Exercise description: Copy out the data below verbatim.

Collected material:

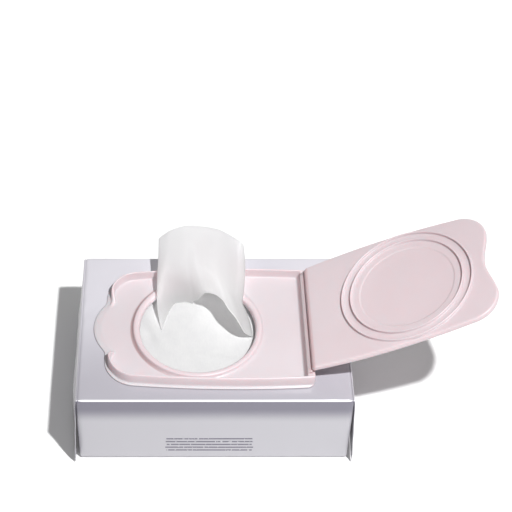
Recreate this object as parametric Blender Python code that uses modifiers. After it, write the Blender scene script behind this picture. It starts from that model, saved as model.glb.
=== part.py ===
# Resealable pack of wet wipes: a film pouch round a stack of wipes, with a moulded flip-top
# dispenser on its top face. Units are metres, +Z is up, and the origin is the centre of the
# pouch's flat bottom. The lid stands open to the right (+X); the front of the pack faces -Y.
import math

import bmesh
import bpy

MM = 0.001

# Film pouch
POUCH_LENGTH = 158 * MM
POUCH_DEPTH = 112 * MM
POUCH_HEIGHT = 55 * MM
FILM_WALL = 0.6 * MM
FILM_SETBACK = 0.6 * MM
POUCH_EDGE_RADIUS = 2.2 * MM
FIN_DEPTH = 118 * MM
FIN_TOP = 50 * MM
FIN_BOTTOM = 1.5 * MM
FIN_REACH = 5.6 * MM
FIN_WALL = 0.8 * MM
FIN_ROOT = 1.5 * MM

# Stack of wipes
STACK_LENGTH = 152 * MM
STACK_DEPTH = 106 * MM
STACK_BOTTOM = 1.0 * MM
STACK_TOP = 52.0 * MM
STACK_CORNER_RADIUS = 6 * MM

# Dispenser, all plan positions taken from the centre of its round mouth
MOUTH_X = -9.4 * MM
MOUTH_Y = -2.9 * MM
MOUTH_RADIUS = 35.0 * MM
COLLAR_RADIUS = 38.0 * MM
BASE_BOTTOM = POUCH_HEIGHT + 0.3 * MM
FLOOR_TOP = BASE_BOTTOM + 0.9 * MM
COLLAR_TOP = FLOOR_TOP + 2.3 * MM
RIM_TOP = FLOOR_TOP + 6.1 * MM
BASE_LEFT = -63.8 * MM
BASE_RIGHT = 57.5 * MM
BASE_HALF_DEPTH = 44.2 * MM
BASE_CORNER_LEFT = 15 * MM
BASE_CORNER_RIGHT = 4 * MM
BASE_BOW = 2.2 * MM
RIM_WALL = 2.0 * MM
RIM_ROOT = 0.2 * MM
RIM_INSET = 0.5 * MM
TAB_REACH = 6.6 * MM
TAB_HALF_WIDTH = 24 * MM
TAB_FILLET = 0.6
TAB_CROWN = 0.8 * MM
RIM_GAP_HALF_WIDTH = 22 * MM
HINGE_WALL_FOOT = 51.2 * MM
HINGE_WALL_HEAD = 52.8 * MM
HINGE_SEAT_DROP = 0.5 * MM
HINGE_SEAT_END = 0.6 * MM
WALL = 1.2 * MM

# Lid, in its own frame: along the lid from the hinge, across it, and up from its outer face
HINGE_X = 54.0 * MM
HINGE_Z = RIM_TOP
OPEN_ANGLE = math.radians(26)
LID_LENGTH = 114.5 * MM
LID_START = 1.7 * MM
LID_SLOPE = 1.4 * MM
LID_EDGE = 0.6 * MM
LID_HALF_WIDTH = 41.2 * MM
LID_BOW = 1.8 * MM
LID_CORNER = 15 * MM
LID_HINGE_CORNER = 1.5 * MM
LID_THICKNESS = 3.5 * MM
LID_PANEL_DEPTH = 1.1 * MM
LID_PANEL_BORDER = 3.5 * MM
NOTCH_DEPTH = 4.0 * MM
NOTCH_HALF_WIDTH = 23 * MM
LIP_HEIGHT = 1.9 * MM
LIP_WALL = 0.8 * MM
LIP_ROOT = 0.3 * MM
OUTER_LIP_RADIUS = 39.2 * MM
INNER_LIP_RADIUS = 34.5 * MM
STEP_RADIUS = 28 * MM
STEP_DEPTH = 0.4 * MM

# Pulled wipe, a sheet drawn up through the mouth and laid back over the rear rim as a low arch
WIPE_LEFT = -33.5 * MM
WIPE_RIGHT = 20.5 * MM
WIPE_CROWN = 13.5 * MM
WIPE_WALL = 1.8 * MM
WIPE_FRONT = -6 * MM
WIPE_BOTTOM = STACK_TOP + 0.6 * MM
WIPE_LENGTH = 66 * MM
WIPE_TILT = math.radians(16)
WIPE_SHOULDER = 2.6

# Length by which a cutter passes through what it cuts
CLEAR = 2 * MM

ROUND_SEGMENTS = 96
ARC_STEPS = 8
WELD = 0.00001


def clear_scene():
    for obj in list(bpy.data.objects):
        bpy.data.objects.remove(obj, do_unlink=True)


def collection(name):
    made = bpy.data.collections.new(name)
    bpy.context.scene.collection.children.link(made)
    return made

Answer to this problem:
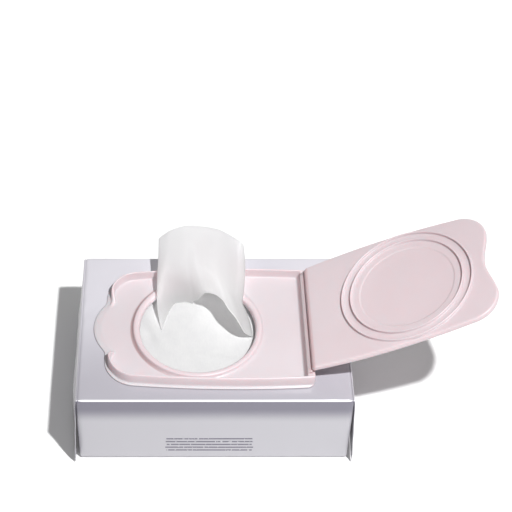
Recreate this object as parametric Blender Python code that uses modifiers. After it, write the Blender scene script behind this picture. It starts from that model, saved as model.glb.
=== part.py ===
# Resealable pack of wet wipes: a film pouch round a stack of wipes, with a moulded flip-top
# dispenser on its top face. Units are metres, +Z is up, and the origin is the centre of the
# pouch's flat bottom. The lid stands open to the right (+X); the front of the pack faces -Y.
import math

import bmesh
import bpy

MM = 0.001

# Film pouch
POUCH_LENGTH = 158 * MM
POUCH_DEPTH = 112 * MM
POUCH_HEIGHT = 55 * MM
FILM_WALL = 0.6 * MM
FILM_SETBACK = 0.6 * MM
POUCH_EDGE_RADIUS = 2.2 * MM
FIN_DEPTH = 118 * MM
FIN_TOP = 50 * MM
FIN_BOTTOM = 1.5 * MM
FIN_REACH = 5.6 * MM
FIN_WALL = 0.8 * MM
FIN_ROOT = 1.5 * MM

# Stack of wipes
STACK_LENGTH = 152 * MM
STACK_DEPTH = 106 * MM
STACK_BOTTOM = 1.0 * MM
STACK_TOP = 52.0 * MM
STACK_CORNER_RADIUS = 6 * MM

# Dispenser, all plan positions taken from the centre of its round mouth
MOUTH_X = -9.4 * MM
MOUTH_Y = -2.9 * MM
MOUTH_RADIUS = 35.0 * MM
COLLAR_RADIUS = 38.0 * MM
BASE_BOTTOM = POUCH_HEIGHT + 0.3 * MM
FLOOR_TOP = BASE_BOTTOM + 0.9 * MM
COLLAR_TOP = FLOOR_TOP + 2.3 * MM
RIM_TOP = FLOOR_TOP + 6.1 * MM
BASE_LEFT = -63.8 * MM
BASE_RIGHT = 57.5 * MM
BASE_HALF_DEPTH = 44.2 * MM
BASE_CORNER_LEFT = 15 * MM
BASE_CORNER_RIGHT = 4 * MM
BASE_BOW = 2.2 * MM
RIM_WALL = 2.0 * MM
RIM_ROOT = 0.2 * MM
RIM_INSET = 0.5 * MM
TAB_REACH = 6.6 * MM
TAB_HALF_WIDTH = 24 * MM
TAB_FILLET = 0.6
TAB_CROWN = 0.8 * MM
RIM_GAP_HALF_WIDTH = 22 * MM
HINGE_WALL_FOOT = 51.2 * MM
HINGE_WALL_HEAD = 52.8 * MM
HINGE_SEAT_DROP = 0.5 * MM
HINGE_SEAT_END = 0.6 * MM
WALL = 1.2 * MM

# Lid, in its own frame: along the lid from the hinge, across it, and up from its outer face
HINGE_X = 54.0 * MM
HINGE_Z = RIM_TOP
OPEN_ANGLE = math.radians(26)
LID_LENGTH = 114.5 * MM
LID_START = 1.7 * MM
LID_SLOPE = 1.4 * MM
LID_EDGE = 0.6 * MM
LID_HALF_WIDTH = 41.2 * MM
LID_BOW = 1.8 * MM
LID_CORNER = 15 * MM
LID_HINGE_CORNER = 1.5 * MM
LID_THICKNESS = 3.5 * MM
LID_PANEL_DEPTH = 1.1 * MM
LID_PANEL_BORDER = 3.5 * MM
NOTCH_DEPTH = 4.0 * MM
NOTCH_HALF_WIDTH = 23 * MM
LIP_HEIGHT = 1.9 * MM
LIP_WALL = 0.8 * MM
LIP_ROOT = 0.3 * MM
OUTER_LIP_RADIUS = 39.2 * MM
INNER_LIP_RADIUS = 34.5 * MM
STEP_RADIUS = 28 * MM
STEP_DEPTH = 0.4 * MM

# Pulled wipe, a sheet drawn up through the mouth and laid back over the rear rim as a low arch
WIPE_LEFT = -33.5 * MM
WIPE_RIGHT = 20.5 * MM
WIPE_CROWN = 13.5 * MM
WIPE_WALL = 1.8 * MM
WIPE_FRONT = -6 * MM
WIPE_BOTTOM = STACK_TOP + 0.6 * MM
WIPE_LENGTH = 66 * MM
WIPE_TILT = math.radians(16)
WIPE_SHOULDER = 2.6

# Length by which a cutter passes through what it cuts
CLEAR = 2 * MM

ROUND_SEGMENTS = 96
ARC_STEPS = 8
WELD = 0.00001


def clear_scene():
    for obj in list(bpy.data.objects):
        bpy.data.objects.remove(obj, do_unlink=True)


def collection(name):
    made = bpy.data.collections.new(name)
    bpy.context.scene.collection.children.link(made)
    return made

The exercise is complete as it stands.